Tonight, my husband brought home a lobster to share with Ben for dinner. Ben, who had never seen a live lobster in his kitchen before, proceeded to quickly go through the five stages of assimilation:
1) Whoa! Dad, is that alive?!?
2) Jacob! Come see this lobster! It's alive!!
3) Can we pet it? Hey, we can keep it in the old fish tank!
4) Wait, we're going to eat it? Aw, poor little guy!
5) Wait, lobsters taste better than crab? Yum!
Ok, I made up the part about there being five stages of assimilation. But still, you can see how his thought process goes.

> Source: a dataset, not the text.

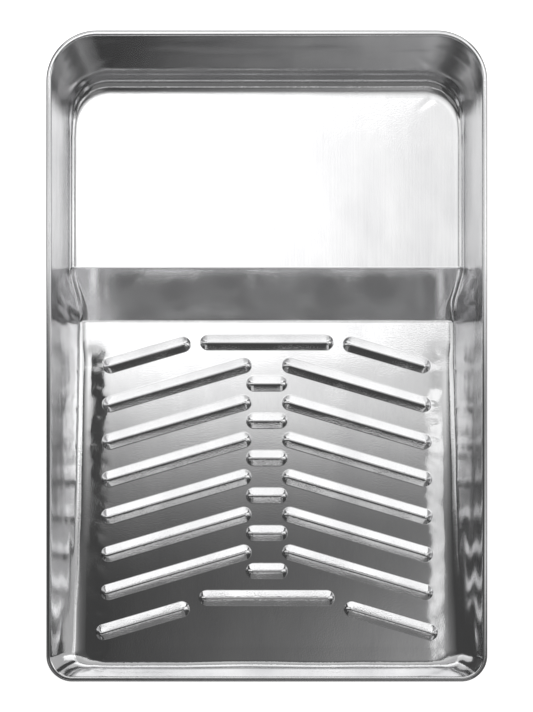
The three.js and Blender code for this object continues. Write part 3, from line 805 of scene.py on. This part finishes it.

Jacob, on the other hand--the one who won't bait a hook because he "doesn't believe in killing innocent worms"--was appalled on more levels than I could count. That Dad had brought home a live, gigantic, bug-like creature (when he knows how much Mom hates bugs); that he put it on the kitchen counter; that it had beady eyes and moved when he petted it; that Dad was going to kill it; that Dad and Ben were then going to eat it. Indeed, it was almost enough to kill his own appetite. Until he found out he was having steak.
When I asked Jacob if he was at least going to try the lobster, he said, "Mom, it's cruel to eat animals!" It was at this point that I pointed out where steak came from. That is, an animal much softer, warmer and with bigger and sweeter eyes than a lobster.
"OK," Jacob conceded, "it's cruel to eat animals after you pet them first."
I wonder if he's going to be a lawyer or a lobbyist when he groes up. One thing I can be sure of: he definitely won't be a vegetarian. Unless he's a farmer.